Soundtrack Review: Miss Congeniality 2
By Mark Sung Apr 14, 2005, 15:23 GMT
The soundtrack opens with a lively start with Esthero’s ‘Wikked Lil' Grrrls’, which packs a lot of attitude. Natasha Bedingfield follows with ‘I'm a Bomb’ taken from her debut album. Continuing on with a similar style as the previous track is Pink’s ‘Trouble,’ which was used during scene when the characters take their flight to Las Vegas.
Also contributing to the soundtrack is Spiderbait who provide their recent 2004 single ‘Black Betty.’ Rather strangely the soundtrack follows the frantic Spiderbait track with Paul Anka’s almost mellow ‘(You're) Having My Baby.’
Also included is Carl Carlton’s ‘She's a Bad Mama Jama,’ which was used in the scene when agent Gracie Hart makes a television appearance as the ‘Face of the FBI.’
The remaining songs on the soundtrack all seem to be taken from the 1980’s and 70’s, with songs such as ‘Fire’ by The Ohio Players, ‘Don't Leave Me This Way’ by Thelma Houston, and 'I'll Take You There' by The Staple Singers.
Probably the most memorable song from the movie is Ike and Tina Turner’s ‘Proud Mary’, which thankfully is included on the soundtrack. I say thankfully not because I particularly like the song, but only because it at least gives you something to link the soundtrack to the movie. The song is featured notably in the scene where Gracie’s partner agent Fuller has to go undercover as a Tina Turner look-alike.
Liza Minnelli’s live performance of ‘Cabaret’ and Patti LaBelle’s ‘New Attitude’ bring the soundtrack to a close.
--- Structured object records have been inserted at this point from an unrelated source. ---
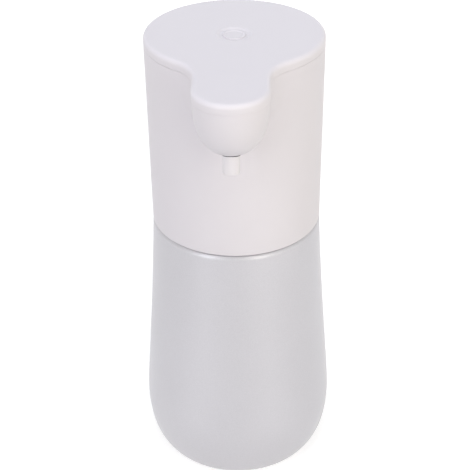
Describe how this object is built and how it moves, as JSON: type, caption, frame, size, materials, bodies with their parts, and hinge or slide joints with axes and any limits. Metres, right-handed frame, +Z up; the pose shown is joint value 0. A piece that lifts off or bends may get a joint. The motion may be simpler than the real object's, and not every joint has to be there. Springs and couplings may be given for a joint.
{
  "type": "automatic soap dispenser",
  "caption": "Free-standing touchless soap dispenser: a flared pearl-silver bottle under a white screw-on pump head with a domed spout, a short nozzle and a top button.",
  "frame": {"origin": "centre of the foot pad's flat underside, on the axis of the bottle and of the head's screw thread", "axes": "+Z up along the bottle's axis, -Y out along the spout over the user's hand, +X to the right seen from the front"},
  "size_m": [0.0894, 0.1139, 0.213],
  "materials": {
    "white_shell": "white moulded plastic with a soft satin gloss",
    "white_lid": "white moulded plastic, satin, very slightly cool",
    "pearl_silver": "pearl-silver pigmented plastic, satin, with a soft metallic sheen",
    "black_rubber": "matt black rubber or foam",
    "clear_silicone": "milky silicone",
    "grey_plastic": "dark grey moulded plastic",
    "nylon": "natural nylon",
    "screw_steel": "bright plated steel",
    "motor_metal": "plated motor can",
    "terminal_brass": "bare brass",
    "board_green": "green solder mask",
    "cell_wrap": "blue shrink wrap",
    "dark_lens": "near-black infrared window plastic",
    "black_sheath": "black lead sheath"
  },
  "bodies": {
    "bottle": {"bottle": "pearl_silver", "foot_pad": "black_rubber"},
    "gasket": {"neck_gasket": "clear_silicone"},
    "head": {"chassis": "grey_plastic", "housing": "white_shell", "housing_screw_1": "screw_steel", "housing_screw_2": "screw_steel", "housing_screw_3": "screw_steel", "top_cover": "white_lid", "tact_switch": "grey_plastic", "main_board": "board_green", "board_screw_1": "screw_steel", "board_screw_2": "screw_steel", "board_screw_3": "screw_steel", "pump_body": "nylon", "pump_gasket": "black_rubber", "pump_cover": "nylon", "pump_screw_1": "screw_steel", "pump_screw_2": "screw_steel", "pump_screw_3": "screw_steel", "shaft_seal": "black_rubber", "inlet_seal": "black_rubber", "idler_pin": "screw_steel", "motor_can": "motor_metal", "motor_end_cap": "grey_plastic", "motor_terminal_front": "terminal_brass", "motor_terminal_rear": "terminal_brass", "motor_screw_1": "screw_steel", "motor_screw_2": "screw_steel", "battery_cell": "cell_wrap", "battery_pad": "black_rubber", "charge_board": "board_green", "charge_screw_left": "screw_steel", "charge_screw_right": "screw_steel", "charge_socket": "screw_steel", "dip_tube": "clear_silicone", "strainer": "nylon", "outlet_tube": "clear_silicone", "nozzle": "white_shell", "nozzle_ring": "black_rubber", "sensor_window": "dark_lens", "sensor_board": "board_green", "sensor_screw_left": "screw_steel", "sensor_screw_right": "screw_steel", "ir_emitter": "clear_silicone", "ir_receiver": "dark_lens", "motor_lead": "black_sheath", "battery_lead": "black_sheath", "charge_lead": "black_sheath", "sensor_lead": "black_sheath"},
    "button": {"power_button": "white_lid", "switch_plunger": "black_rubber"},
    "pump_drive": {"drive_gear": "nylon", "motor_shaft": "screw_steel"},
    "pump_idler": {"idler_gear": "nylon"},
    "plug": {"port_plug": "white_shell"}
  },
  "joints": [
    {"name": "head_rise", "type": "slide", "parent": "bottle", "child": "gasket", "axis": [0, 0, 1], "range_m": [0, 0.00505]},
    {"name": "head_turn", "type": "hinge", "parent": "gasket", "child": "head", "pos_m": [0, 0, 0.13], "axis": [0, 0, 1], "range_deg": [0, 450]},
    {"name": "button_press", "type": "slide", "parent": "head", "child": "button", "axis": [0, 0, -1], "range_m": [0, 0.0005], "stiffness_N_per_m": 1500, "springref_m": -0.0005},
    {"name": "pump_drive_spin", "type": "hinge", "parent": "head", "child": "pump_drive", "pos_m": [-0.012, -0.004, 0.152], "axis": [0, 0, 1], "continuous": true},
    {"name": "pump_idler_spin", "type": "hinge", "parent": "head", "child": "pump_idler", "pos_m": [-0.0019, -0.004, 0.152], "axis": [0, 0, 1], "continuous": true},
    {"name": "plug_pull", "type": "slide", "parent": "head", "child": "plug", "axis": [0, 1, 0], "range_m": [0, 0.008]}
  ],
  "couplings": [
    {"joint": "head_rise", "follows": "head_turn", "m_per_rad": 0.00063662},
    {"joint": "pump_idler_spin", "follows": "pump_drive_spin", "ratio": -1}
  ]
}
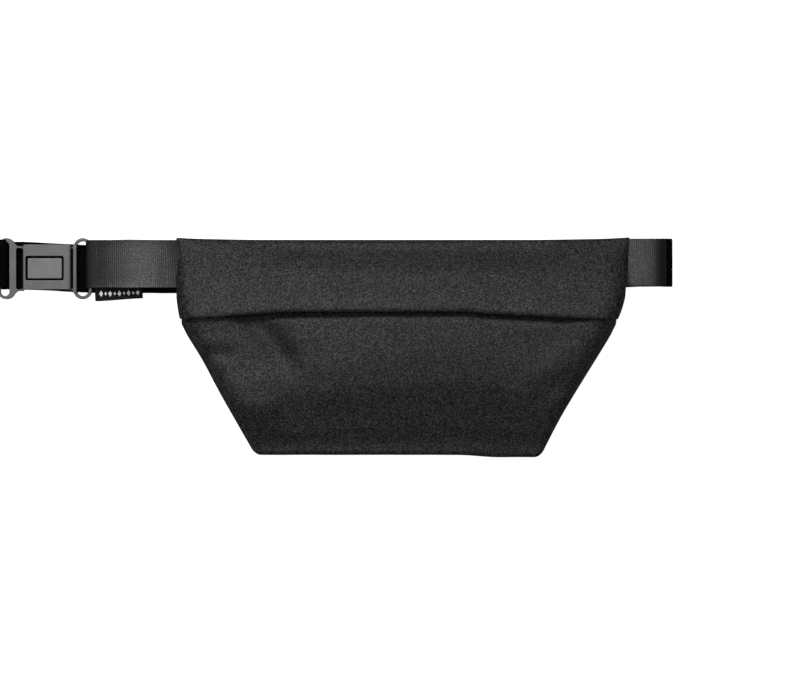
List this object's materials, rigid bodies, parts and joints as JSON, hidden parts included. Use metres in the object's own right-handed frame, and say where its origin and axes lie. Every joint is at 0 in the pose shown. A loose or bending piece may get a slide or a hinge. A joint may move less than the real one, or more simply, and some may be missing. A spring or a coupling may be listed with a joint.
{
  "type": "waist pack",
  "caption": "Waist pack lying on its back, with a zip under a fold-over flap, a padded back, a webbing belt and a push-button clasp buckle.",
  "frame": {"origin": "on the flat underside of the back panel, at the surface the pack lies on, on the bag's middle line", "axes": "+X to the right as the pack's front is looked at, along the belt; +Y to the bag's top edge; +Z out of the pack's front"},
  "size_m": [0.6313, 0.1745, 0.0346],
  "materials": {
    "canvas": "plain-woven charcoal canvas with a fine light fleck",
    "lining": "thin smooth grey lining cloth",
    "back_mesh": "black spacer mesh",
    "foam": "open-cell foam sheet",
    "zip_tape": "black woven tape",
    "zip_coil": "black nylon coil",
    "zip_metal": "black painted die-cast metal",
    "webbing": "black ribbed webbing with a soft sheen",
    "label": "folded woven label in black with pale threads",
    "buckle_plastic": "satin dark grey moulded plastic",
    "spring_steel": "plain spring wire"
  },
  "bodies": {
    "pack": {"back_panel": "back_mesh", "back_foam": "foam", "back_lining": "lining", "slip_pocket": "lining", "lower_front_panel": "canvas", "upper_front_panel": "canvas", "lower_lining": "lining", "upper_lining": "lining", "seam_binding_left": "lining", "seam_binding_right": "lining", "seam_binding_bottom": "lining", "zip_tape_lower": "zip_tape", "zip_tape_upper": "zip_tape", "zip_coil_lower": "zip_coil", "zip_coil_upper": "zip_coil", "zip_stop_left": "zip_metal", "zip_stop_right": "zip_metal", "short_strap": "webbing", "label_tab": "label", "waist_strap_back": "webbing", "buckle_base": "buckle_plastic", "buckle_cover": "buckle_plastic", "button_spring": "spring_steel"},
    "flap": {"flap_outer": "canvas", "flap_facing": "lining"},
    "slider": {"zip_slider": "zip_metal"},
    "pull": {"zip_pull": "zip_metal"},
    "button": {"buckle_button": "buckle_plastic"},
    "clasp": {"buckle_clasp": "buckle_plastic", "waist_strap_front": "webbing"},
    "adjuster": {"strap_adjuster": "buckle_plastic", "adjuster_tail": "webbing"}
  },
  "joints": [
    {"name": "flap_hinge", "type": "hinge", "parent": "pack", "child": "flap", "pos_m": [0, 0.087, 0.009], "axis": [-1, 0, 0], "range_deg": [0, 150]},
    {"name": "zip_slide", "type": "slide", "parent": "pack", "child": "slider", "axis": [-1, 0, 0], "range_m": [0, 0.22]},
    {"name": "pull_hinge", "type": "hinge", "parent": "slider", "child": "pull", "pos_m": [0.11, 0.03832, 0.02743], "axis": [0, 0.977, -0.213], "range_deg": [0, 10]},
    {"name": "button_press", "type": "slide", "parent": "pack", "child": "button", "axis": [0, 0, -1], "range_m": [0, 0.002], "stiffness_N_per_m": 600, "springref_m": -0.002, "deforming": ["button_spring"]},
    {"name": "clasp_slide", "type": "slide", "parent": "pack", "child": "clasp", "axis": [-1, 0, 0], "range_m": [0, 0.045]},
    {"name": "adjuster_slide", "type": "slide", "parent": "clasp", "child": "adjuster", "axis": [1, 0, 0], "range_m": [-0.022, 0.02]}
  ]
}
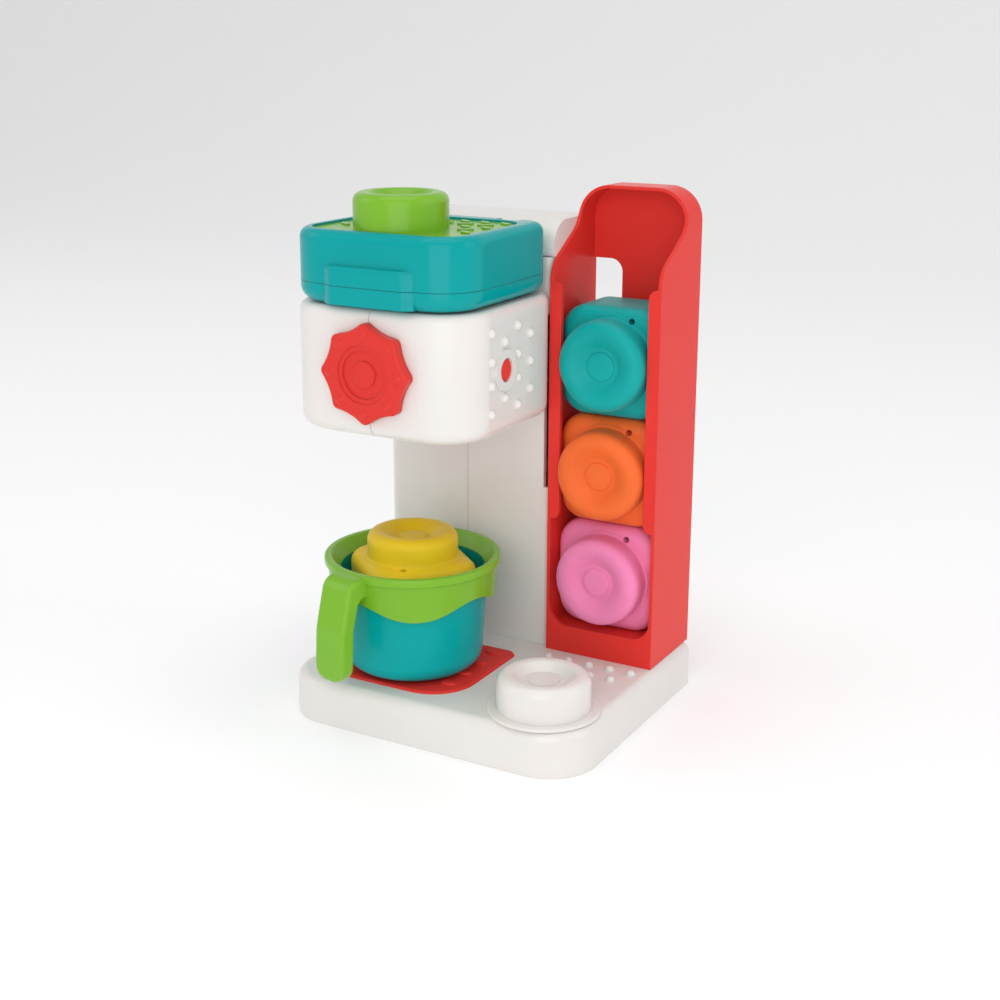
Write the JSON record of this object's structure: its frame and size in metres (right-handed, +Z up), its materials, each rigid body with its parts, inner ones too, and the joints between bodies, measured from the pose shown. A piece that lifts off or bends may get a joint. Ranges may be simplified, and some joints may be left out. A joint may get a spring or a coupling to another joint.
{
  "type": "toy coffee maker",
  "caption": "Toy coffee maker with a hinged lid, a knob that drops a soft pod into the cup below, and a side dispenser that holds spare pods.",
  "frame": {"origin": "middle of the base's underside", "axes": "+Z up, -Y to the front where the knob is, +X to the side of the pod dispenser"},
  "size_m": [0.1481, 0.1432, 0.2346],
  "materials": {
    "white_plastic": "gloss",
    "red_plastic": "gloss",
    "teal_plastic": "gloss",
    "green_plastic": "gloss",
    "pink_rubber": "satin",
    "orange_rubber": "satin",
    "teal_rubber": "satin",
    "yellow_rubber": "satin",
    "steel": "brushed"
  },
  "bodies": {
    "machine": {"base_shell": "white_plastic", "base_cover": "white_plastic", "cover_screws": "steel", "column_screws": "steel", "dispenser_screws": "steel", "parking_stud": "white_plastic", "drip_mat": "red_plastic", "body_left_shell": "white_plastic", "body_right_shell": "white_plastic", "shell_screws": "steel", "hood": "white_plastic", "pod_well": "red_plastic", "dispenser": "red_plastic"},
    "lid": {"lid_shell": "teal_plastic", "lid_base": "teal_plastic", "lid_screws": "steel", "lid_plate": "green_plastic", "lid_hinge_pins": "steel"},
    "knob_and_cradle": {"knob": "red_plastic", "pod_cradle": "red_plastic"},
    "cup": {"cup_body": "teal_plastic", "cup_collar": "green_plastic"},
    "yellow_pod": {"pod_yellow": "yellow_rubber"},
    "pink_pod": {"pod_pink": "pink_rubber"},
    "orange_pod": {"pod_orange": "orange_rubber"},
    "teal_pod": {"pod_teal": "teal_rubber"}
  },
  "joints": [
    {"name": "lid_hinge", "type": "hinge", "parent": "machine", "child": "lid", "pos_m": [-0.0265, 0.0175, 0.2134], "axis": [-1, 0, 0], "range_deg": [0, 95]},
    {"name": "knob_turn", "type": "hinge", "parent": "machine", "child": "knob_and_cradle", "pos_m": [-0.0265, -0.0231, 0.1615], "axis": [0, -1, 0], "range_deg": [-90, 90]},
    {"name": "cup_out", "type": "slide", "parent": "machine", "child": "cup", "axis": [0, -0.9397, 0.3419], "range_m": [0, 0.15]},
    {"name": "yellow_pod_lift", "type": "slide", "parent": "cup", "child": "yellow_pod", "axis": [0, 0, 1], "range_m": [0, 0.04]},
    {"name": "pink_pod_out", "type": "slide", "parent": "machine", "child": "pink_pod", "axis": [0, -1, 0], "range_m": [0, 0.045]},
    {"name": "orange_pod_lift", "type": "slide", "parent": "machine", "child": "orange_pod", "axis": [0, 0, 1], "range_m": [0, 0.02]},
    {"name": "teal_pod_lift", "type": "slide", "parent": "orange_pod", "child": "teal_pod", "axis": [0, 0, 1], "range_m": [0, 0.028]}
  ]
}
Apart from Tina Turner’s ‘Proud Mary’ and perhaps Liza Minnelli’s ‘Cabaret,’ the music used during the movie is never very prominent. Whenever a song was used in the movie it usually lasted for less than 10 seconds. As a result when listening to the songs on the soundtrack, there isn’t really any association with the movie. The actual songs featured on the soundtrack aren’t particularly bad or difficult to listen to. In fact most of the older songs sounded familiar. The choice of songs just seemed a little odd for a soundtrack. The first 4 songs are quite modern and then suddenly the rest of the 8 songs sound like they’re taken from the early 80’s and beyond. Without any obvious bond with the movie, the soundtrack just seems like an oddly chosen compilation album.